## Start DATA PROVIDED
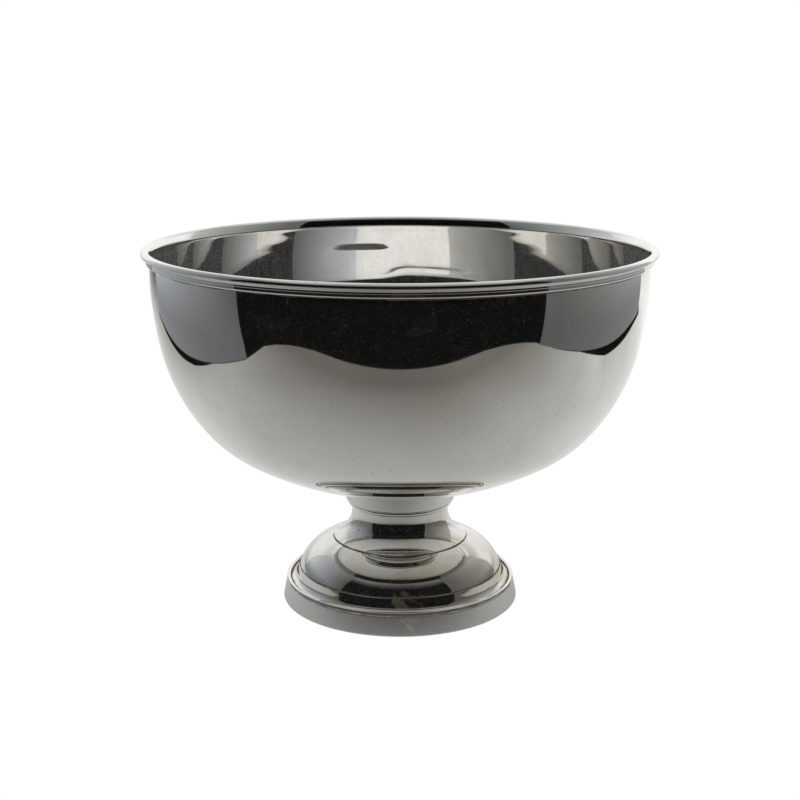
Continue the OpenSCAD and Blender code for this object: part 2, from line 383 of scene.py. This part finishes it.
def seam(a, b, reach=1.1 * MM, lowest=False):
    """The ring where two nodes' outlines meet or come nearest, and how far dirt spreads there.

    It is the outermost such place, or the lowest.
    """
    dense = []
    for node in (a, b):
        line, closed = section(node)
        ends = np.roll(line, -1, 0) if closed else np.vstack([line[1:], line[-1:]])
        dense.append(np.vstack([line + (ends - line) * f for f in np.linspace(0, 1, 24)]))
    gap = np.hypot(*(dense[0][:, None] - dense[1][None]).transpose(2, 0, 1)).min(1)
    near = dense[0][gap < gap.min() + 0.12 * MM]
    return *map(float, near[near[:, 1].argmin() if lowest else near[:, 0].argmax()]), reach


def silver(name, seams, shade=1.0, gloss=0.03, haze=0.012, inside_haze=0.012, soil=0.25, mottle=0.1,
           wobble=0.0, brown=(0.875, 0.86, 0.82)):
    """Old silver plate: a mirror with a thin haze of wear, brownish blotches, specks and dirty seams."""
    s = Shader(name)
    at = s.node("TexCoord").outputs["Object"]
    part = s.node("SeparateXYZ", {0: at}).outputs
    radius = s.math("SQRT", s.math("ADD", s.math("POWER", part[0], 2.0), s.math("POWER", part[1], 2.0)))
    round_x, round_y = s.math("DIVIDE", part[0], radius), s.math("DIVIDE", part[1], radius)
    up_face = s.node("CombineXYZ", {0: round_x, 1: round_y, 2: s.math("MULTIPLY", part[2], 1.2)}).outputs[0]
    streak = s.noise(up_face, 42.0, 4.0, 0.65)
    cloud = s.noise(at, 17.0, 5.0, 0.62, 0.6)
    blotch = s.noise(at, 44.0, 5.0, 0.6, 0.8)
    grain = s.noise(at, 330.0, 3.0, 0.6)
    speck = s.noise(at, 620.0, 2.0, 0.5)
    drawn_out = s.node("Mapping", {0: at, 2: (0.4, 0.3, 0.2), 3: (1.0, 0.05, 1.0)}).outputs[0]
    scratch = s.noise(drawn_out, 900.0, 2.0, 0.5)

    normal = s.node("SeparateXYZ", {0: s.node("NewGeometry").outputs["Normal"]}).outputs
    outward = s.math("ADD", s.math("MULTIPLY", normal[0], round_x), s.math("MULTIPLY", normal[1], round_y))
    inside = s.span(s.math("SUBTRACT", s.math("MULTIPLY", normal[2], 0.5), outward), -0.05, 0.05)
    inside = s.math("MULTIPLY", inside, s.span(part[2], 0.266, 0.269, 1.0, 0.0))
    inside = s.math("MULTIPLY", inside, s.math("GREATER_THAN", part[2], BOWL_LOW))

    dirt = s.math("MULTIPLY", s.span(speck, 0.64, 0.72), s.span(blotch, 0.45, 0.6, 0.0, soil))
    for r, z, spread in seams:
        off = s.math("SQRT", s.math("ADD", s.math("POWER", s.math("SUBTRACT", radius, r), 2.0),
                                    s.math("POWER", s.math("SUBTRACT", part[2], z), 2.0)))
        reach = s.span(blotch, 0.35, 0.65, 0.6 * spread, 1.3 * spread)
        line = s.span(s.math("DIVIDE", off, reach), 0.35, 1.0, 0.92, 0.0)
        dirt = s.math("MAXIMUM", dirt, s.choose(inside, line, 0.0))

    worn = s.choose(inside, haze, s.span(streak, 0.3, 0.72, inside_haze * 0.55, inside_haze * 1.5))
    for mark, outside_amount, inside_amount in ((s.span(grain, 0.5, 0.75), haze * 0.8, inside_haze * 0.7),
                                                (s.span(scratch, 0.60, 0.70), haze * 4, inside_haze * 1.6)):
        worn = s.math("ADD", worn, s.math("MULTIPLY", mark, s.choose(inside, outside_amount, inside_amount)))
    worn = s.math("ADD", worn, s.math("MULTIPLY", s.span(blotch, 0.55, 0.72), mottle))
    tint = s.blend(s.span(cloud, 0.42, 0.66, 0.0, 1.0), tuple(shade * c for c in (0.915, 0.91, 0.89)) + (1,),
                   tuple(shade * c for c in brown) + (1,))
    rough = s.math("ADD", gloss, s.math("MULTIPLY", s.span(cloud, 0.45, 0.75), 0.5 * gloss + 0.01))
    how = {"Base Color": tint, "Metallic": 1.0, "Roughness": rough}
    if wobble:
        swell = s.noise(at, 26.0, 3.0, 0.5)
        how["Normal"] = s.node("Bump", {"Strength": 0.3, "Distance": wobble, "Height": swell}).outputs[0]
    mirror = s.node("BsdfPrincipled", how).outputs[0]
    tarnish = s.blend(s.span(blotch, 0.45, 0.7), (0.52, 0.52, 0.51, 1), (0.44, 0.39, 0.31, 1))
    film = s.node("BsdfDiffuse", {0: tarnish}).outputs[0]
    grime = s.node("BsdfPrincipled", {"Base Color": (0.055, 0.042, 0.03, 1), "Metallic": 0.0,
                                      "Roughness": 0.6}).outputs[0]
    shader = s.node("MixShader", {0: worn, 1: mirror, 2: film}).outputs[0]
    return s.finish(s.node("MixShader", {0: dirt, 1: shader, 2: grime}).outputs[0])


def plain(name, colour, metallic, rough):
    s = Shader(name)
    at = s.node("TexCoord").outputs["Object"]
    grain = s.noise(at, 160.0, 4.0, 0.65)
    worn = s.blend(s.span(grain, 0.4, 0.7), (*colour, 1), (*[c * 0.7 for c in colour], 1))
    bump = s.node("Bump", {"Strength": 0.25, "Distance": 0.0002, "Height": grain}).outputs[0]
    shader = s.node("BsdfPrincipled", {"Base Color": worn, "Metallic": metallic, "Normal": bump,
                                       "Roughness": s.span(grain, 0.3, 0.7, rough * 0.8, rough * 1.25)})
    return s.finish(shader.outputs[0])


# --- The object

BOWL_LOW = 0.0875                 # the inside of the bowl lies above this height
BOWL_SEAMS = [seam("rim_moulding", "bowl", 1.4 * MM, lowest=True), seam("knop", "bowl", 1.9 * MM)]
FOOT_SEAMS = [seam(*pair) for pair in (("knop", "knop_bead"), ("knop_bead", "neck"), ("neck", "dome"),
                                       ("dome", "foot_flange"), ("foot_bead", "base_band", 1.4 * MM))]
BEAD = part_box("foot_bead")
BRIM = (BEAD[1].x - 1.4 * (BEAD[1].z - BEAD[0].z), BEAD[0].z, 2.6 * MM)      # dirt at the bead's inner foot
LOOKS = {
    "silver_bowl": silver("silver_bowl", BOWL_SEAMS, haze=0.006, inside_haze=0.055, soil=0.5, mottle=0.012),
    "silver_mount": silver("silver_mount", BOWL_SEAMS + FOOT_SEAMS, shade=0.95, haze=0.012, mottle=0.04),
    "silver_foot": silver("silver_foot", FOOT_SEAMS + [BRIM], shade=0.84, haze=0.015, soil=0.8, mottle=0.12,
                          wobble=0.0006, brown=(0.80, 0.74, 0.63)),
    "silver_band": silver("silver_band", FOOT_SEAMS[-1:], shade=0.72, gloss=0.26, haze=0.04, soil=0.6,
                          mottle=0.14),
    "brass": plain("brass", (0.62, 0.47, 0.22), 1.0, 0.35),
    "zinc_steel": plain("zinc_steel", (0.55, 0.55, 0.56), 1.0, 0.38),
}
slot_of = {p["node"]: p["material_slot"] for p in frame["record"]["subparts"]}
SPUN = ["bowl", "rim_moulding", "knop", "knop_bead", "neck", "dome", "foot_flange", "foot_bead", "base_band"]
for node in SPUN:
    piece = spun("spun_" + node, node, worn_inside if node == "bowl" else None)
    piece.data.materials.append(LOOKS[slot_of[node]])
    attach(piece, "root")
    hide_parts(node)
for node, cad in frame["nodes"].items():
    if node not in SPUN:
        cad.data.materials.clear()
        cad.data.materials.append(LOOKS[slot_of[node]])


# --- The studio: what the mirror sees is apart from what the camera sees

def show(obj, camera=False, glossy=False, diffuse=False):
    obj.visible_camera = camera
    obj.visible_glossy = glossy
    obj.visible_diffuse = diffuse
    obj.visible_transmission = False
    obj.visible_shadow = False
    return obj


def card(name, corners, material, **seen):
    mesh = bpy.data.meshes.new(name)
    mesh.from_pydata(corners, [], [list(range(len(corners)))])
    mesh.materials.append(material)
    obj = bpy.data.objects.new(name, mesh)
    bpy.context.scene.collection.objects.link(obj)
    return show(obj, **seen)


def glow(name, build):
    """An emitting material whose colour and strength build(shader, x, y, z) gives."""
    s = Shader(name)
    part = s.node("SeparateXYZ", {0: s.node("TexCoord").outputs["Object"]}).outputs
    colour, strength = build(s, part[0], part[1], part[2])
    return s.finish(s.node("Emission", {"Color": colour, "Strength": strength}).outputs[0])


def table_light(s, x, y, z):
    """A grey table: dim towards the camera, bright under the backdrop, and darker to either side."""
    centre = s.steps(y, 0.13, (-0.5, -0.3, 0.13), (-0.3, -0.1, 0.16), (-0.1, 0.12, 0.28), (0.12, 0.9, 0.28))
    fall_left = s.steps(y, 2.0, (-0.45, 0.1, -3.8), (0.1, 1.0, 0.5))
    fall_right = s.steps(y, 5.0, (-0.45, 0.1, -5.8), (0.1, 1.0, 0.7))
    fall = s.choose(s.math("GREATER_THAN", x, 0.0), fall_left, fall_right)
    across = s.math("POWER", x, 2.0)
    across = s.choose(s.math("GREATER_THAN", fall, 0.0), across, s.math("MINIMUM", across, 0.05))
    side = s.math("POWER", math.e, s.math("MULTIPLY", across, fall))
    colour = s.blend(s.span(y, -0.6, -0.1), (1.0, 0.94, 0.85, 1), (1.0, 1.0, 0.98, 1))
    return colour, s.math("MULTIPLY", centre, side)


def panel_light(tint, near, far, top_near, top_far):
    """A board beside the table: near and far are its brightness low down, at its front and back ends."""
    def build(s, x, y, z):
        low = s.span(y, -0.3, 0.7, near, far, "LINEAR")
        high = s.span(y, -0.3, 0.65, top_near, top_far, "LINEAR")
        top = s.span(y, -0.3, 0.65, 0.13, 0.5, "LINEAR")
        below = s.choose(s.span(z, 0.05, 0.26), low, high)
        return (*tint, 1), s.choose(s.span(z, 0.32, 0.75), below, top)
    return build


def room_light(s, x, y, z):
    """The rest of the studio, by direction: black round the camera, a dim ceiling, a bright backdrop."""
    flat = s.math("ADD", s.math("POWER", x, 2.0), s.math("POWER", y, 2.0))
    far = s.math("SQRT", s.math("ADD", flat, s.math("POWER", z, 2.0)))
    ny, nz = s.math("DIVIDE", y, far), s.math("DIVIDE", z, far)
    round_back = s.math("DIVIDE", y, s.math("SQRT", flat))
    ceiling = s.steps(ny, 0.03, (-0.85, -0.1, 0.37), (-0.1, 0.8, 0.36))
    lit = s.math("MAXIMUM", s.span(nz, 0.60, 0.84, 0.01, 1.0), s.span(ny, 0.3, 0.7))
    ceiling = s.math("MULTIPLY", ceiling, lit)
    right = s.span(x, -0.6, 0.6)
    low = s.choose(right, s.steps(round_back, 0.42, (0.72, 0.97, 0.35)),
                   s.steps(round_back, 0.40, (0.72, 0.97, 0.60)))
    mid = s.choose(right, s.steps(round_back, 0.46, (0.4, 0.85, 0.50)),
                   s.steps(round_back, 0.60, (0.35, 0.7, 0.38)))
    backdrop = s.choose(s.span(nz, -0.02, 0.2), low, mid)
    where = s.math("MULTIPLY", s.span(round_back, 0.45, 0.70), s.span(nz, 0.40, 0.56, 1.0, 0.0))
    return (1.0, 1.0, 0.99, 1), s.choose(where, ceiling, backdrop)


TABLE = [(-0.29, -0.576), (-0.38, -0.57), (-0.46, -0.551), (-0.52, -0.52), (-0.565, -0.47), (-0.59, -0.40),
         (-0.57, -0.26), (-0.612, -0.05), (-0.60, 0.10), (-0.77, 0.80), (-3.2, 2.2), (3.2, 2.2), (0.84, 0.75),
         (0.665, 0.10), (0.668, -0.12), (0.63, -0.30), (0.62, -0.42), (0.59, -0.475), (0.54, -0.52),
         (0.475, -0.551), (0.39, -0.57), (0.30, -0.576)]
card("mirror_table", [(x, y, -0.001) for x, y in reversed(TABLE)], glow("table_light", table_light),
     glossy=True)
card("panel_left", [(-0.57, -0.27, 0), (-0.78, 0.78, 0), (-0.78, 0.78, 1.2), (-0.57, -0.27, 1.2)],
     glow("panel_left_light", panel_light((0.94, 0.99, 1.04), 0.11, 0.29, 0.07, 0.66)), glossy=True)
card("panel_right", [(0.61, -0.385, 0), (0.87, 0.72, 0), (0.87, 0.72, 1.2), (0.61, -0.385, 1.2)],
     glow("panel_right_light", panel_light((0.99, 1.0, 0.98), 0.10, 0.25, 0.12, 0.49)), glossy=True)


def dome_room(name, radius, material, **seen):
    around, levels = 48, 20
    bearings = np.linspace(0, 2 * math.pi, around, endpoint=False)
    verts = [(radius * math.cos(e) * math.cos(a), radius * math.cos(e) * math.sin(a),
              radius * math.sin(e) - 0.01)
             for e in np.linspace(-0.02, 1.5, levels) for a in bearings]
    top, last = len(verts), (levels - 1) * around
    verts.append((0, 0, radius))
    faces = []
    for i in range(levels - 1):
        low, high = i * around, (i + 1) * around
        faces += [(low + j, low + (j + 1) % around, high + (j + 1) % around, high + j) for j in range(around)]
    faces += [(last + j, last + (j + 1) % around, top) for j in range(around)]
    mesh = bpy.data.meshes.new(name)
    mesh.from_pydata(verts, [], faces)
    mesh.materials.append(material)
    obj = bpy.data.objects.new(name, mesh)
    bpy.context.scene.collection.objects.link(obj)
    return show(obj, **seen)


dome_room("mirror_room", 3.0, glow("room_light", room_light), glossy=True)
white = glow("white", lambda s, x, y, z: ((1, 1, 1, 1), 1.0))
dome_room("white_room", 4.0, white, camera=True, diffuse=True)
card("white_floor", [(-4, -4, -0.0005), (4, -4, -0.0005), (4, 4, -0.0005), (-4, 4, -0.0005)], white,
     camera=True, diffuse=True)

world = bpy.data.worlds.new("World")
bpy.context.scene.world = world
world.use_nodes = True
world.node_tree.nodes["Background"].inputs[0].default_value = (0.002, 0.002, 0.002, 1)

CAMERA_AT = (0, -1.0257, 0.4077)
CAMERA_DOWN = 13.8145             # how far below level it looks, degrees
camera = bpy.data.objects.new("camera", bpy.data.cameras.new("camera"))
camera.data.lens = 62.10
camera.data.sensor_width = 36
camera.location = CAMERA_AT
camera.rotation_euler = (math.radians(90 - CAMERA_DOWN), 0, 0)
bpy.context.scene.collection.objects.link(camera)
bpy.context.scene.camera = camera
bpy.context.scene.view_settings.view_transform = "Standard"
bpy.context.scene.view_settings.look = "None"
## End DATA PROVIDED
• _TASK TO COMPLETE_: Produce the lines from the top of the listing through the "dirt spreads there." line exactly as they appear, with no additional output.

• _WORKED SOLUTION_:
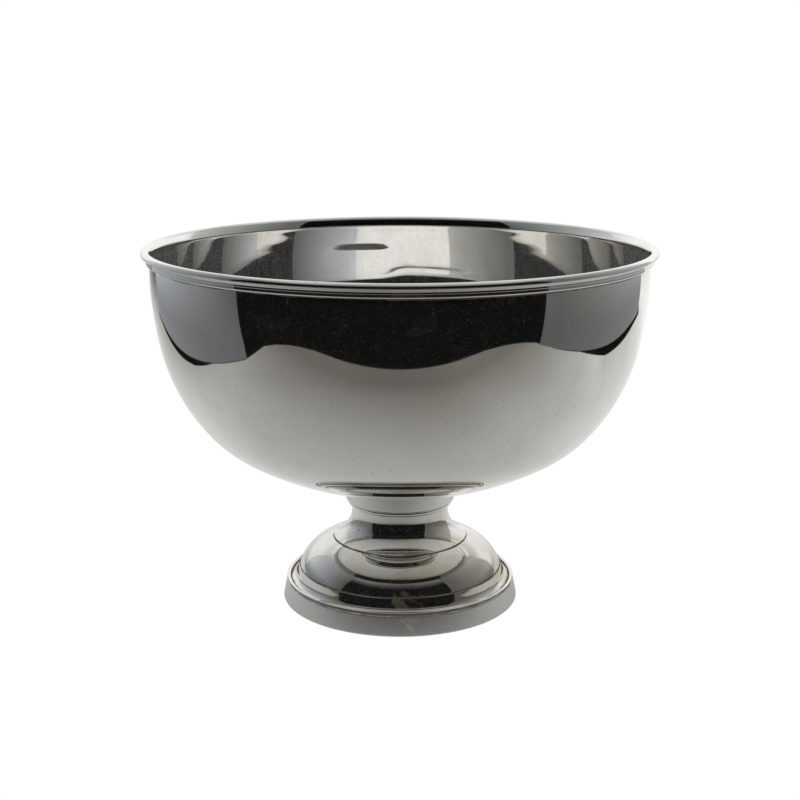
Continue the OpenSCAD and Blender code for this object: part 2, from line 383 of scene.py. This part finishes it.
def seam(a, b, reach=1.1 * MM, lowest=False):
    """The ring where two nodes' outlines meet or come nearest, and how far dirt spreads there.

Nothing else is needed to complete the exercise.